University World News
IBM is setting up new innovation centres in Morocco and Nigeria, in an expansion of its operations across Africa. The first centre was established in South Africa and, more recently, a second was launched in Kenya.
The aim, the company said, was “to spur local growth and fuel an ecosystem of development and entrepreneurship around Big Data and Analytics and cloud computing”. It is also hoped that the centres will help to strengthen IT skills among students, graduates and professionals.
The new centres, located in Casablanca and Lagos, were announced on 7 February in a statement. They will join a global network of more than 41 IBM Innovation Centres in 33 countries. IBM also announced that its centre in Johannesburg had been enhanced with new capabilities.
Among other things, the two new centres will provide students and graduates with virtual and in-person training, test out new products, network with peers from around the world, and receive mentoring and guidance from IT and business experts.
They will also help start-ups and new business IT solutions get to market faster, focus on developing IT advanced solutions and techniques across a variety of industries that address important societal challenges.

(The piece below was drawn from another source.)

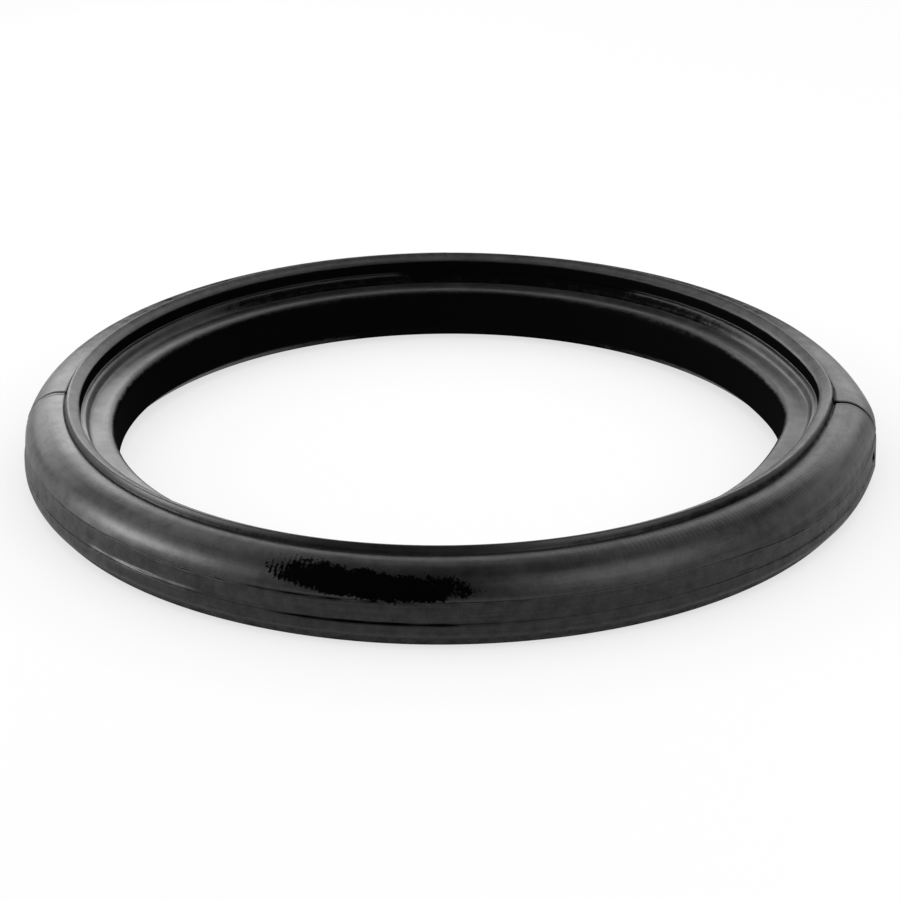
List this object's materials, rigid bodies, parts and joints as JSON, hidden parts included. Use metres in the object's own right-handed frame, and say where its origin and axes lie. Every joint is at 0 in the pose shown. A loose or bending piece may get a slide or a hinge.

IBM said Nigeria, which is Africa’s most populous nation with more than 160 million people, was expected to become the world’s 13th largest economy by 2050. Cloud usage there is expected to more than double to 80% of businesses by the end of next year.
The Moroccan economy is also growing rapidly, and its government “had a clear strategic vision over the last five years to grow and diversify the economy”, said the statement.
Project Lucy initiative
IBM has also launched a 10-year, US$100 million project to use technology to improve quality of life in Africa. Theinitiative has been named Project Lucy, in honour of the continent’s oldest human ancestor, and will draw on the artificial intelligence in IBM’s famous Jeopardy-playing supercomputer Watson.
The new Africa Research laboratory will use Watson technologies to provide researchers with resources to develop commercial solutions in healthcare, education, water and sanitation, human mobility and agriculture, the company said.
Centre of Excellence
IBM will also establish a pan-African Centre of Excellence for Data-Driven Development, or CEDD, and is recruiting research partners including universities, development agencies and start-ups, according to another statement.
The centre of excellence will leverage Watson cognitive technologies to provide its research partners with access to high frequency and better organised data to enable them to more accurately calculate social and economic conditions and identify previously unseen correlations across multiple domains.
While previous information systems have only provided a limited view of problems, said IBM, using Watson technologies the CEDD aims to create new holistic approaches to analysing data to identify previously unrecorded correlations.
For example, Watson could explain why half of African children will reach adolescence unable to read, write or perform basic numeric tasks through understanding student performance, teacher expertise, attendance levels, class sizes, linguistic abilities and learning materials.